Dawkins also had some very interesting theories of his own about evolution and animal behavior in Extended Phenotype, and despite his skill as a communicator of science it's a great loss that he largely discontinued his actual research in science.
In Blind Watchmaker he actually expresses quite a bit of understanding and empathy for major creationist arguments, especially the watchmaker argument, in the process of debunking them far better than any evolutionist had ever debunked them before.
Since then, he's gone downhill, becoming by now pedantic and repetitive and shrill. Of course he went downhill from a great height very few of us will ever hope to achieve, but it's sad nevertheless.
I am far more confident in it than I am in the AGI-is-important argument. Which of course isn't anywhere close to saying that I am highly confident in it. Just that the evidence for AGI-is-unimportant far outweighs that for AGI-is-important.
All of these kinds of futuristic speculations are stated with false certainly -- especially the AGi-is-very-important argument, which is usually stated with a level of certainty that is incredible for an imaginary construct. As for my evidence, I provide it in the above "see here" link -- extensive economic observations have been done on the benefits of specialization, for example, and we have extensive experience in computer science with applying specialized vs. generalized algorithms to problems and assessing their relative efficiency. That vast amount of real-world evidence far outweighs the mere speculative imagination that undergirds the AGI-is-very-important argument.
When some day some people (or some things) build an AGI, human-like or otherwise, it will at that time be extremely inferior to then-existing algorithms for any particular task (including any kind of learning or choice, including learning or choice of algorithms). Culture, including both technology and morality, will have changed beyond any of our recognitions long before that. Humans will already have been obsoleted for all jobs except, probably, those that for emotional reasons require interaction with another human (there's already a growth trend in such jobs today).

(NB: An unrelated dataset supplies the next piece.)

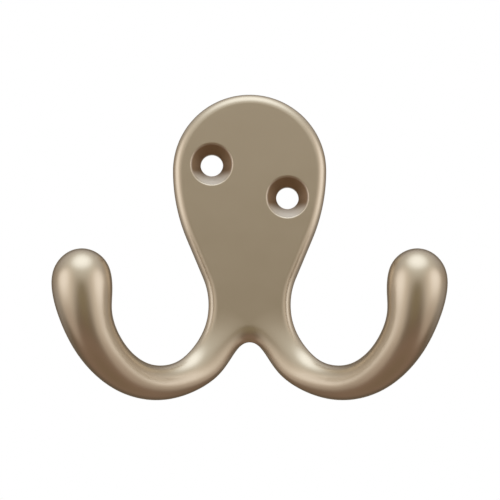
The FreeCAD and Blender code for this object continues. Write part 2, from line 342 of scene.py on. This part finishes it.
@dataclass
class BackPlate:
    """The pear-shaped plate, from its head down to the waist. Sizes in millimetres."""

    thickness: float = 4.0
    head_rise: float = 16.75
    head_radius: float = 14.7
    shoulder_radius: float = 33.5
    flank_angle: float = 22.8
    waist_radius: float = 13.5
    waist_width: float = 15.7
    front_edge_radius: float = 1.9
    back_edge_radius: float = 0.3
    screw_spread: float = 14.5
    screw_stagger: float = 6.3
    waist_steps: int = 14
    flank_steps: int = 6
    shoulder_steps: int = 20
    head_steps: int = 40
    edge_steps: int = 10

    @property
    def waist_out(self) -> float:
        """Half the waist's width."""
        return self.waist_width / 2

    @property
    def flank(self) -> float:
        """Slope of the straight flanks, in radians from upright."""
        return math.radians(self.flank_angle)

    @property
    def head_z(self) -> float:
        """Height of the head's centre."""
        return self.head_rise - self.head_radius

    @property
    def flank_length(self) -> float:
        """Length of a straight flank."""
        inward = (self.shoulder_radius + self.waist_radius) * (1 - math.cos(self.flank))
        return (self.head_radius - self.waist_out - inward) / math.sin(self.flank)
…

The robot apocalypse, in other worlds, will arrive and is arriving one algorithm at a time. It's a process we can observe unfolding, since it has been going on for a long time already, and learn from -- real data rather than imagination. Targetting an imaginary future algorithm does nothing to stop it.
If, for example, you can't make current algorithms "friendly", it's highly unlikely that you're going to make the even more hyperspecialized algorithms of the future friendly either. Instead of postulting imaginary solutions to imaginary problems, it's much more useful to work empirically, e.g. on computer scecurity that mathematically prevents algorithms in general from violating particular desired rights. Recognize real problems and demonstrate real solutions to them.

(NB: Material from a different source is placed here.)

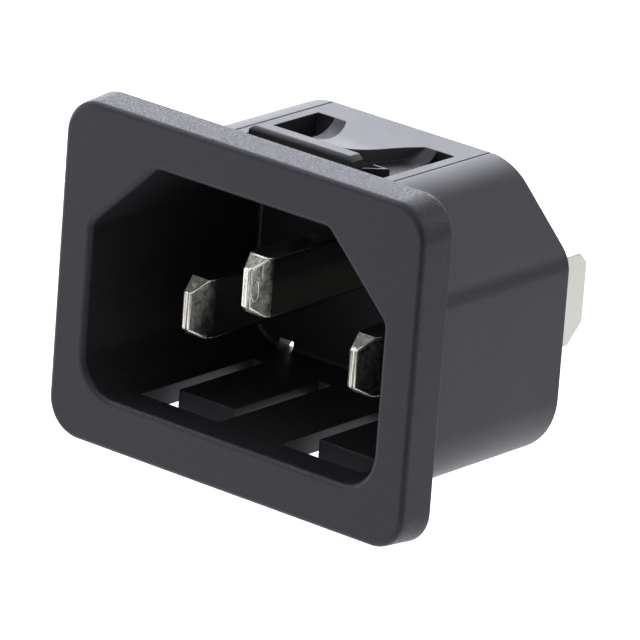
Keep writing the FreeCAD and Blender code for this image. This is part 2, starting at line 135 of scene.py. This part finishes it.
class HousingSettings(bpy.types.PropertyGroup):
    """The moulded housing's finish."""

    colour: FloatVectorProperty(
        name="Plastic colour", description="Colour of the black moulded plastic",
        subtype="COLOR", size=3, min=0, max=1, default=(0.0118, 0.0118, 0.0130))
    ior: FloatProperty(
        name="Refraction", description="Index of refraction of the plastic's skin",
        min=1, max=2, default=1.40)
    bezel_roughness: FloatProperty(
        name="Bezel roughness", description="Roughness of the spark-eroded bezel",
        subtype="FACTOR", min=0.05, max=1, default=0.44)
    shroud_roughness: FloatProperty(
        name="Shroud roughness", description="Roughness of the smoother shroud",
        subtype="FACTOR", min=0.05, max=1, default=0.40)
    tint: FloatVectorProperty(
        name="Sheen tint", description="Colour of what the plastic's skin reflects",
        subtype="COLOR", size=3, min=0, max=1, default=(0.88, 0.89, 1.0))
    speckle: FloatProperty(
        name="Speckle", description="How far the bezel's roughness varies from grain to grain",
        subtype="FACTOR", min=0, max=0.4, default=0.135)
    grain: FloatProperty(
        name="Grain size", description="Width of one grain of the spark-eroded bezel",
        subtype="DISTANCE", unit="LENGTH", min=0.02 * MM, max=1 * MM, default=0.08 * MM)
    grain_depth: FloatProperty(
        name="Grain depth", description="Height of the grain above the surface",
        subtype="DISTANCE", unit="LENGTH", min=0, max=0.1 * MM, default=0.026 * MM)
    edge: FloatProperty(
        name="Edge break", description="Width of the break on each moulded edge",
        subtype="DISTANCE", unit="LENGTH", min=0, max=0.3 * MM, default=0.05 * MM)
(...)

Skill at making such choices is itself a specialty, and doesn't mean you'll be good at other things. Indeed, the ability to properly choose algorithms in one problem domain often doesn't make you an expert at choosing them for a different problem domain. And as the software economy becomes more sophisticated these distinctions will grow ever sharper (basic Adam Smith here -- the division of labor grows with the size of the market). Such software choosers will come in dazzling variety: they like other useful or threatening software will not be general purpose. And who will choose the choosers? No sentient entity at all -- they'll be chosen they way they are today, by a wide variety of markets, except that there too the variety will be far greater.
Such markets and technologies are already far beyond the ability of any single human to comprehend, and that gap between economic and technological reality and our ability to comprehend and predict it grows wider every year. In that sense, the singularity already happened, and long ago.

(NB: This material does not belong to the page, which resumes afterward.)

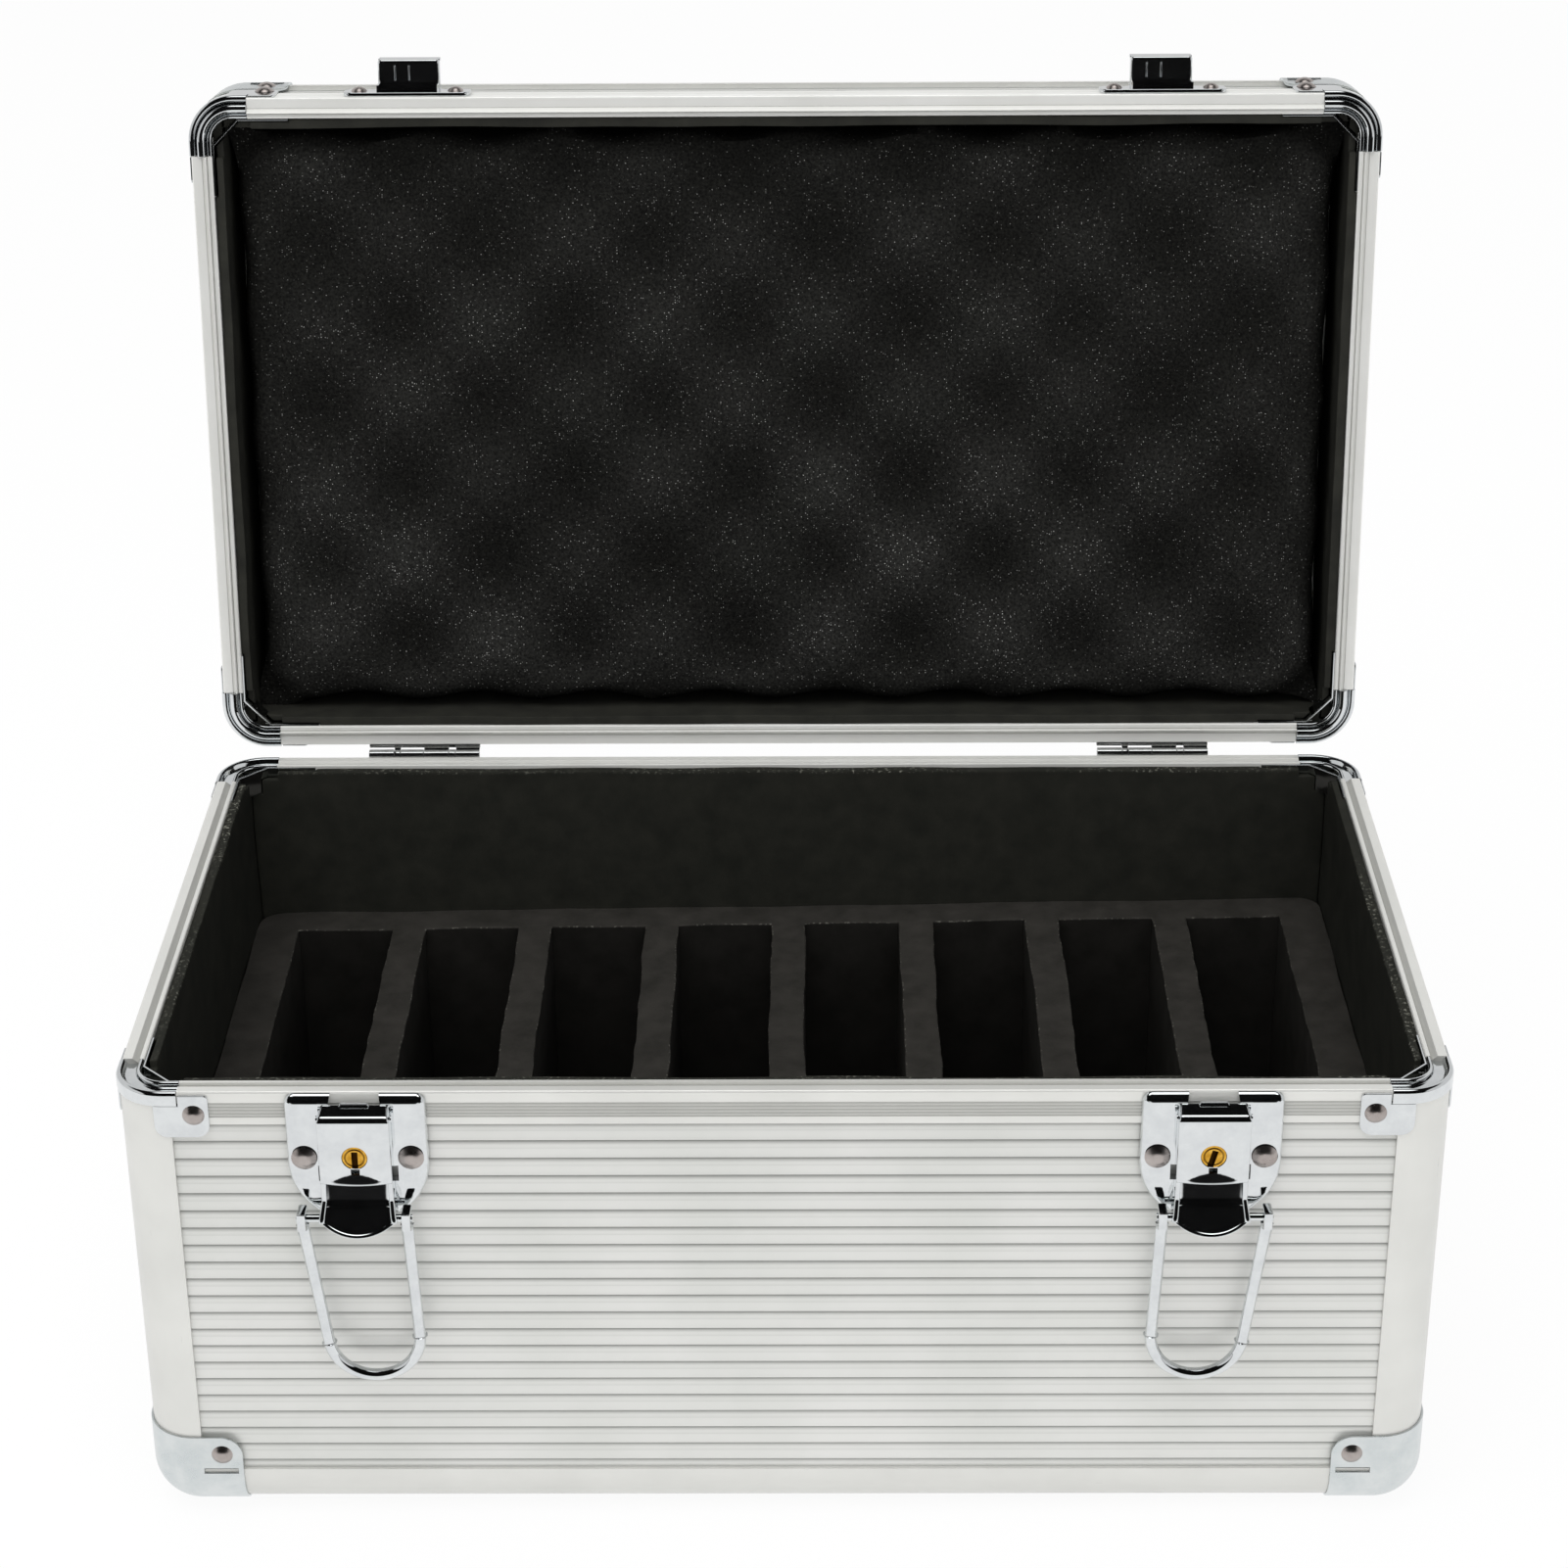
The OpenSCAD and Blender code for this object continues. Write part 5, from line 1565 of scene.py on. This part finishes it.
pale = add(tree, "ShaderNodeMath", {
    0: sweep.outputs["Value"], 1: screens.outputs["Result"]
}, operation="MAXIMUM")
walls = add(tree, "ShaderNodeMix", {
    "Factor": pale.outputs["Value"], "A": dim.outputs["Color"], "B": colour("#f4f4f4")
}, data_type="RGBA")
toward = add(tree, "ShaderNodeVectorMath", {0: aim, 1: SOFTBOX_AIM}, operation="DOT_PRODUCT")
box = add(tree, "ShaderNodeMapRange", {
    "Value": toward.outputs["Value"], "From Min": 0.945, "From Max": 0.975
}, interpolation_type="SMOOTHSTEP")
room = add(tree, "ShaderNodeMix", {
    "Factor": box.outputs["Result"], "A": walls.outputs["Result"], "B": (*[SOFTBOX_GLOW] * 3, 1)
}, data_type="RGBA")
mixed = add(tree, "ShaderNodeMix", {
    "Factor": rays.outputs["Is Glossy Ray"], "A": (1, 1, 1, 1), "B": room.outputs["Result"]
}, data_type="RGBA")
white = add(tree, "ShaderNodeMix", {
    "Factor": rays.outputs["Is Camera Ray"], "A": mixed.outputs["Result"], "B": (*[1 / SKY] * 3, 1)
}, data_type="RGBA")
wire(tree, tree.nodes["Background"], {"Color": white.outputs["Result"], "Strength": SKY})
print("the room has", len(tree.nodes), "nodes")

# %% [markdown]
# ## The lamps
#
# A large soft lamp overhead gives the shadow under the case, and a smaller one in front
# fills the boards. Both are large squares, since a small lamp would throw a hard shadow,
# and they don't show in the chrome, which already has the soft box.

# %% Lamps
def soft_lamp(name, place, target, size, watts):
    """A square area lamp that stands at a place and faces a target."""
    lamp = bpy.data.objects.new(name, bpy.data.lights.new(name, "AREA"))
    lamp.data.shape = "SQUARE"
    lamp.data.size = size
    lamp.data.energy = watts
    aim = (Vector(target) - Vector(place)).to_track_quat("-Z", "Y").to_matrix().to_4x4()
    lamp.matrix_world = Matrix.Translation(place) @ aim
    lamp.visible_glossy = False
    scene.collection.objects.link(lamp)


soft_lamp("overhead", (-0.3, -0.5, 1.7), (0, 0, 0.1), 1.4, 17)
soft_lamp("front", (0.5, -1.7, 0.9), (0, 0, 0.12), 1.0, 5.5)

Indeed. As to why I find extreme consequences from general AI highly unlikely, see here. Alas, my main reason is partly buried in the comments (I really need to do a new post on this subject). It can be summarized as follows: for basic reasons of economics and computer science, specialized algorithms are generally far superior to general ones. Specialized algorithms are what we should hope for or fear, and their positive and negative consequences occur a little at a time -- and have been occurring for a long time already, so we have many actual real-world observations to go by. They can be addressed specifically, each passing tests 1-3, so that we can solve these problems and achieve these hopes one specialized task at a time, as well as induce general theories from these experiences (e.g. of security), without getting sucked into any of the near-infinity of Pascal scams one could dream up about the future of computing and robotics.